The Board of Directors proposes that the general meeting adopts the following resolution:
The general meeting resolved to approve the auditor's fees of NOK 355,000 for the audit of American Shipping Company ASA in 2009.
Item 2.5. Handling of the Board of Directors' statement on the determination of salary and other remuneration to leading employees of the company. The statement is contained in note 21 to the consolidated accounts on page 29 of the Annual Report.
The Board of Directors proposes that the general meeting adopts the following resolution:
The general meeting resolved to endorse the Board of Directors' statement included in note 21 to the consolidated accounts on page 29 of the Norwegian annual report.
Reference is made to note 24 to the consolidated accounts on page 48-49 of the Annual Report.

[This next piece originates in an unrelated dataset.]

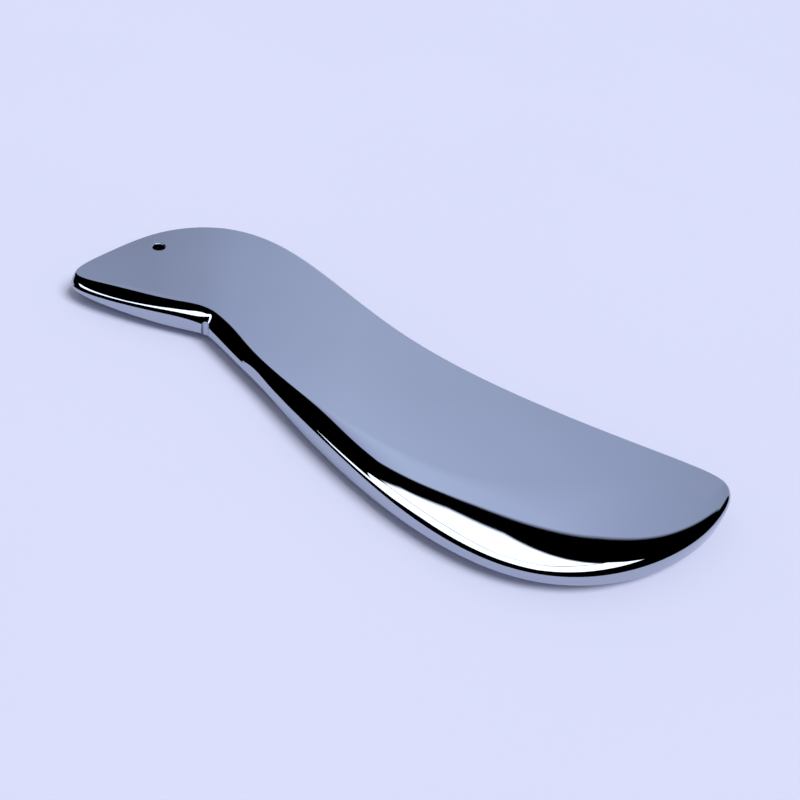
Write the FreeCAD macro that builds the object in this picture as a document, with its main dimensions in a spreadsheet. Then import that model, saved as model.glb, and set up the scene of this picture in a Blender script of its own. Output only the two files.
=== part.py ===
import FreeCAD, Part
import os

# Gua sha scraper, in millimetres: one slab of stone, ground and polished all over.
#
# The slab lies flat, its two flat faces level. +X runs from the beaked head to the paddle and +Y from
# the long ground edge to the thick back. The outline has one corner, the notch under the beak; all
# the rest is one smooth curve. The edge is the same above and below the middle plane: a rim that turns
# over a round nose into a bevel, which rises to the flat face. Bevel and rim change along the outline:
# the bevel is wide round the paddle and under the beak and narrow along the back, and the rim is high
# along the back and low at the neck and at the tip of the beak. Both faces of the head lean a little,
# so that it gets thinner from the notch towards the beak's tip.

# Driving sizes: alias, value, what it is.
SIZES = (
    ("slab_thickness", 9.0, "distance between the two flat faces"),
    ("lip_share", 0.58, "part of the rim's half height that is upright"),
    ("turn_share", 0.2, "part of the nose's width at its roundest point"),
    ("turn_height", 0.75, "part of the rim's half height at its roundest point"),
    ("shoulder_rise", 0.28, "part of the rise from rim to flat that the nose takes up"),
    ("knee_share", 0.72, "part of the slope beyond the nose at which it reaches the flat's level"),
    ("taper_x", -46.1, "a point of the line where the head starts to taper"),
    ("taper_y", -6.9, "a point of the line where the head starts to taper"),
    ("taper_heading", 221.0, "degrees from +X to the way in which the head gets thinner"),
    ("taper_angle", 2.5, "degrees by which each face of the head leans from level"),
    ("taper_lead", 6.0, "length of the tapering cutters before that line"),
    ("taper_reach", 70.0, "length of the tapering cutters"),
    ("taper_span", 120.0, "width of the tapering cutters"),
    ("taper_depth", 10.0, "height of the tapering cutters"),
    ("hole_radius", 1.75, "hanging hole"),
    ("hole_x", -79.4, "hanging hole, centre"),
    ("hole_y", 3.2, "hanging hole, centre"),
    ("hole_chamfer", 0.3, "broken edge of the hanging hole"),
    ("hole_sink", 0.8, "how far the head's tapered face lies below the slab's flat at the hole"),
    ("relief_radius", 1.3, "upright round cut that clears the corner of the notch"),
    ("relief_setback", 0.6, "distance of that cut's centre outside the corner"),
)

# Control points of the outline, from the notch counter-clockwise: name, x, y, bevel width,
# rim height, nose width.
OUTLINE = (
    ("notch", -45.8, -12.1, 3.7, 4.6, 1.5),
    ("neck", -39.1, -13.6, 2.5, 3.4, 1.0),
    ("neck_mid", -32.1, -15.7, 2.9, 3.2, 0.7),
    ("neck_low", -21.1, -18.2, 2.2, 1.6, 0.6),
    ("blade_start", -3.1, -23.5, 5.0, 6.6, 1.0),
    ("blade_mid", 16.9, -28.4, 10.5, 6.5, 1.8),
    ("blade_full", 36.9, -31.1, 16.0, 4.6, 1.8),
    ("blade_turn", 56.9, -29.3, 24.0, 3.8, 1.8),
    ("paddle_low", 72.8, -19.6, 27.0, 4.6, 1.8),
    ("paddle_side", 83.9, -3.6, 23.0, 6.4, 1.8),
    ("paddle_end", 89.0, 13.1, 12.0, 7.2, 1.6),
    ("paddle_top", 89.3, 27.8, 3.0, 7.6, 0.9),
    ("paddle_corner", 84.2, 31.4, 2.0, 8.0, 0.7),
    ("back_end", 71.4, 29.0, 2.0, 8.0, 0.7),
    ("back_long", 47.2, 23.8, 2.0, 8.0, 0.7),
    ("back_mid", 18.9, 20.0, 2.0, 8.0, 0.7),
    ("back_dip", -7.1, 20.8, 2.0, 8.0, 0.7),
    ("back_rise", -34.6, 27.7, 2.0, 8.0, 0.7),
    ("crown", -57.1, 31.7, 2.0, 8.0, 0.7),
    ("crown_back", -75.3, 26.7, 2.0, 7.8, 0.7),
    ("head_back", -87.3, 10.9, 2.4, 6.2, 0.8),
    ("head_low", -88.9, -6.9, 3.2, 3.0, 0.8),
    ("beak_tip", -89.1, -17.5, 3.0, 0.8, 0.5),
    ("beak_under", -86.3, -25.3, 4.0, 1.0, 0.8),
    ("beak_mid", -73.3, -22.9, 12.0, 3.0, 1.0),
    ("beak_base", -57.1, -16.9, 11.0, 6.0, 1.4),
    ("beak_root", -51.1, -13.7, 6.0, 6.2, 1.5),
)

DEGREE = 3
FIRST_ROW = 1


def make_sheet(doc):
    """Put every driving size and every control point of the outline in one spreadsheet."""
    sheet = doc.addObject("Spreadsheet::Sheet", "sizes")
    rows = list(SIZES)
    for name, x, y, bevel, rim, nose in OUTLINE:
        rows.append((name + "_x", x, "outline control point"))
        rows.append((name + "_y", y, "outline control point"))
        rows.append((name + "_bevel", bevel, "width of the bevel there"))
        rows.append((name + "_rim", rim, "height of the rim there"))
        rows.append((name + "_nose", nose, "width over which the rim turns into the bevel there"))
    for number, (alias, value, note) in enumerate(rows, FIRST_ROW):
        sheet.set("A%d" % number, alias)
        sheet.set("B%d" % number, str(value))
        sheet.setAlias("B%d" % number, alias)
        sheet.set("C%d" % number, note)
    doc.recompute()
    return sheet


def inward_direction(before, after):
    """Unit vector at right angles to the chord between two neighbours, towards the stone."""
    chord = (after - before).normalize()
    return FreeCAD.Vector(-chord.y, chord.x, 0)


def outline_rings(sheet):
    """Control points of the rim and of the flat face's border, both level, closed at the notch."""
    rim_ring = [FreeCAD.Vector(sheet.get(row[0] + "_x"), sheet.get(row[0] + "_y"), 0) for row in OUTLINE]
    count = len(rim_ring)
    flat_ring = []
    for number, point in enumerate(rim_ring):
        inward = inward_direction(rim_ring[number - 1], rim_ring[(number + 1) % count])
        flat_ring.append(point + inward * sheet.get(OUTLINE[number][0] + "_bevel"))
    rim_ring.append(rim_ring[0])
    flat_ring.append(flat_ring[0])
    # The corner of the notch fades out up the bevel: the flat's border passes it without a corner.
    along = (flat_ring[1] - flat_ring[-2]).normalize()
    flat_ring[1] = flat_ring[0] + along * (flat_ring[1] - flat_ring[0]).Length
    flat_ring[-2] = flat_ring[0] - along * (flat_ring[-2] - flat_ring[0]).Length
    return rim_ring, flat_ring


def edge_profile(sheet, name):
    """Control points of the edge's upper half at one place: way in from the rim, height over the middle."""
    half = sheet.slab_thickness / 2
    bevel = sheet.get(name + "_bevel")
    half_rim = sheet.get(name + "_rim") / 2
    nose = sheet.get(name + "_nose")
    knee = nose + (bevel - nose) * sheet.knee_share
    shoulder = half_rim + (half - half_rim) * sheet.shoulder_rise
    ways = (0.0, 0.0, nose * sheet.turn_share, nose, knee, bevel)
    heights = (0.0, half_rim * sheet.lip_share, half_rim * sheet.turn_height, shoulder, half, half)
    return list(zip(ways, heights))


def edge_rows(sheet):
    """Rows of control points of the ground edge, from the lower flat face round to the upper one."""
    rim_ring, flat_ring = outline_rings(sheet)
    names = [row[0] for row in OUTLINE] + [OUTLINE[0][0]]
    bevels = [sheet.get(name + "_bevel") for name in names]
    profiles = [edge_profile(sheet, name) for name in names]
    middle = sheet.slab_thickness / 2
    last = len(profiles[0]) - 1
    rows = []
    for level in range(-last, last + 1):
        side = -1 if level < 0 else 1
        row = []
        for rim_point, flat_point, bevel, profile in zip(rim_ring, flat_ring, bevels, profiles):
            way, height = profile[abs(level)]
            point = rim_point + (flat_point - rim_point) * (way / bevel)
            row.append(FreeCAD.Vector(point.x, point.y, middle + side * height))
        rows.append(row)
    return rows


def clamped_knots(pole_count):
    """Knots and multiplicities of a clamped uniform B-spline of the script's degree."""
    spans = pole_count - DEGREE
    multiplicities = [DEGREE + 1] + [1] * (spans - 1) + [DEGREE + 1]
    return list(range(spans + 1)), multiplicities


def make_blank(doc, sheet):
    """The slab without its hole: the ground edge as one surface, closed by the two flat faces."""
    rows = edge_rows(sheet)
    across_knots, across_mults = clamped_knots(len(rows))
    along_knots, along_mults = clamped_knots(len(rows[0]))
    surface = Part.BSplineSurface()
    surface.buildFromPolesMultsKnots(
        rows, across_mults, along_mults, across_knots, along_knots, False, False, DEGREE, DEGREE)
    edge_face = surface.toShape()
    faces = [edge_face]
    for height in (0.0, sheet.slab_thickness):
        border = [edge for edge in edge_face.Edges
                  if abs(edge.BoundBox.ZMin - height) + abs(edge.BoundBox.ZMax - height) < 1e-3]
        faces.append(Part.Face(Part.Wire(border)))
    shell = Part.Shell(faces)
    shell.sewShape()
    solid = Part.Solid(shell)
    if solid.Volume < 0:
        solid.reverse()
    blank = doc.addObject("Part::Feature", "blank")
    blank.Label = "blank"
    blank.Shape = solid
    blank.Placement = FreeCAD.Placement()
    return blank


def make_taper_cutter(doc, sheet, name, side):
    """A block whose one face is the head's tapered face: above the slab (side 1) or below it (side -1)."""
    cutter = doc.addObject("Part::Box", name)
    cutter.setExpression("Length", "sizes.taper_reach")
    cutter.setExpression("Width", "sizes.taper_span")
    cutter.setExpression("Height", "sizes.taper_depth")
    level = sheet.slab_thickness if side > 0 else 0.0
    lean = FreeCAD.Rotation(sheet.taper_heading, side * sheet.taper_angle, 0)
    drop = 0.0 if side > 0 else -sheet.taper_depth
    corner = FreeCAD.Vector(-sheet.taper_lead, -sheet.taper_span / 2, drop)
    start = FreeCAD.Vector(sheet.taper_x, sheet.taper_y, level)
    cutter.Placement = FreeCAD.Placement(start + lean.multVec(corner), lean)
    return cutter


def make_hole_drill(doc):
    """The hanging hole as a solid: a cylinder through the slab, wider at both mouths."""
    cylinder = doc.addObject("Part::Cylinder", "hole_core")
    cylinder.setExpression("Radius", "sizes.hole_radius")
    cylinder.setExpression("Height", "sizes.slab_thickness")
    cylinder.setExpression("Placement.Base.x", "sizes.hole_x")
    cylinder.setExpression("Placement.Base.y", "sizes.hole_y")
    lower = doc.addObject("Part::Cone", "lower_mouth")
    lower.setExpression("Radius1", "sizes.hole_radius + sizes.hole_chamfer + sizes.hole_sink")
    lower.setExpression("Radius2", "sizes.hole_radius")
    upper = doc.addObject("Part::Cone", "upper_mouth")
    upper.setExpression("Radius1", "sizes.hole_radius")
    upper.setExpression("Radius2", "sizes.hole_radius + sizes.hole_chamfer + sizes.hole_sink")
    upper.setExpression("Placement.Base.z", "sizes.slab_thickness - sizes.hole_chamfer - sizes.hole_sink")
    for cone in (lower, upper):
        cone.setExpression("Height", "sizes.hole_chamfer + sizes.hole_sink")
        cone.setExpression("Placement.Base.x", "sizes.hole_x")
        cone.setExpression("Placement.Base.y", "sizes.hole_y")
    drill = doc.addObject("Part::MultiFuse", "hole_drill")
    drill.Shapes = [cylinder, lower, upper]
    return drill


def make_relief_cutter(doc):
    """The upright round cutter that clears the corner of the notch."""
    cutter = doc.addObject("Part::Cylinder", "relief_cutter")
    cutter.setExpression("Radius", "sizes.relief_radius")
    cutter.setExpression("Height", "sizes.slab_thickness")
    cutter.setExpression("Placement.Base.x", "sizes.notch_x")
    cutter.setExpression("Placement.Base.y", "sizes.notch_y - sizes.relief_setback")
    return cutter


def make_scraper_body(doc, sheet):
    """The whole scraper: the blank, tapered at the head, drilled for hanging, cleared at the notch."""
    tapered = make_blank(doc, sheet)
    for name, side in (("upper_taper", 1), ("lower_taper", -1)):
        cut = doc.addObject("Part::Cut", name)
        cut.Base = tapered
        cut.Tool = make_taper_cutter(doc, sheet, name + "_cutter", side)
        tapered = cut
    drilled = doc.addObject("Part::Cut", "drilled_blank")
    drilled.Base = tapered
    drilled.Tool = make_hole_drill(doc)
    body = doc.addObject("Part::Cut", "scraper_body")
    body.Label = "scraper_body"
    body.Base = drilled
    body.Tool = make_relief_cutter(doc)
    return body


def check_document(doc, parts):
    """Stop if any object failed or any sub-part's shape is missing, not valid or not one solid."""
    for item in doc.Objects:
        if "Invalid" in item.State or "Error" in item.State:
            raise RuntimeError("%s failed: %s" % (item.Label, item.State))
    for part in parts:
        shape = part.Shape
        if shape.isNull() or not shape.isValid() or len(shape.Solids) != 1:
            raise RuntimeError("%s has no valid single solid" % part.Label)


def write_parts(parts):
    """Write each sub-part to its own STEP file, named after its label."""
    os.makedirs("parts", exist_ok=True)
    for part in parts:
        part.Shape.exportStep("parts/%s.step" % part.Label)
        box = part.Shape.optimalBoundingBox(False, False)
        print("%s: %.2f x %.2f x %.2f mm, %.2f cm3"
              % (part.Label, box.XLength, box.YLength, box.ZLength, part.Shape.Volume / 1000))
        print("  x %.2f to %.2f, y %.2f to %.2f, z %.2f to %.2f"
              % (box.XMin, box.XMax, box.YMin, box.YMax, box.ZMin, box.ZMax))


def main():
    doc = FreeCAD.newDocument("gua_sha_scraper")
    sheet = make_sheet(doc)
    parts = [make_scraper_body(doc, sheet)]
    doc.recompute()
    check_document(doc, parts)
    write_parts(parts)


main()
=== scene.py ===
import math

import bmesh
import bpy
import numpy as np
from mathutils import Matrix, Vector

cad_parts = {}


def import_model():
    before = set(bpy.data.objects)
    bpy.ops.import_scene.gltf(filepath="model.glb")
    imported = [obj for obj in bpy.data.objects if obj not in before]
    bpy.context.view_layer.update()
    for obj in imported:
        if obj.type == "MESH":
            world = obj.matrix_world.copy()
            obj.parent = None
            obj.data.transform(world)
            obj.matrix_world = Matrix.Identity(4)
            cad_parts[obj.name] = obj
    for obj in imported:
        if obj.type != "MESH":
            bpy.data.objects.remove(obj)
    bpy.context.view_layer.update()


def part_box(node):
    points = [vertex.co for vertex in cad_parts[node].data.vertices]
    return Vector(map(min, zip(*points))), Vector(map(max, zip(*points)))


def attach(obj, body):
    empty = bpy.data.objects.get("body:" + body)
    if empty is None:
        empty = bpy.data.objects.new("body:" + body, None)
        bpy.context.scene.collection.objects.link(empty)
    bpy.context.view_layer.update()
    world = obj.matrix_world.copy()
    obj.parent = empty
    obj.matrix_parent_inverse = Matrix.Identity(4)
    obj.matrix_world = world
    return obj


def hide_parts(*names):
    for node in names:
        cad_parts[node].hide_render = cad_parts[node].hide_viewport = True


# Gua sha scraper: one slab of dark mirror-polished stone, lying flat on a pale floor.
#
# The stone's surface is the one of the CAD part, made again as a dense mesh, so that its reflections
# run smoothly: a ground edge that turns from an upright rim into a bevel and then into the flat face.
#
# The stone mirrors two overhead softboxes and a backdrop. They are hidden from the camera, from diffuse
# light and from shadows, and they are shaped for this one camera angle. A sun and an even world light,
# which the stone doesn't mirror, light the floor.

MM = 0.001
DEGREE = 3             # of the ground edge's B-spline surface, both ways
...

Item 2.6. Election of Board members.
The Board of Directors proposes to reduce the number of Board members from 5 members to 3 members. No resolution proposed to adopt this change as two of the existing Board members are expected resign from their position as Board members at the general meeting.
The Board of Directors proposes that the general meeting adopts the following resolution:
The general meeting resolved to reelect John Rose as Board member for an election period of two years.
The general meeting resolved to elect Annette Malm Justad as chairman of the Board of Directors for an election period of one year.
Item 3. Amendment of the Articles of Association
Reference is made to the proposal included and described in the notice of annual general meeting.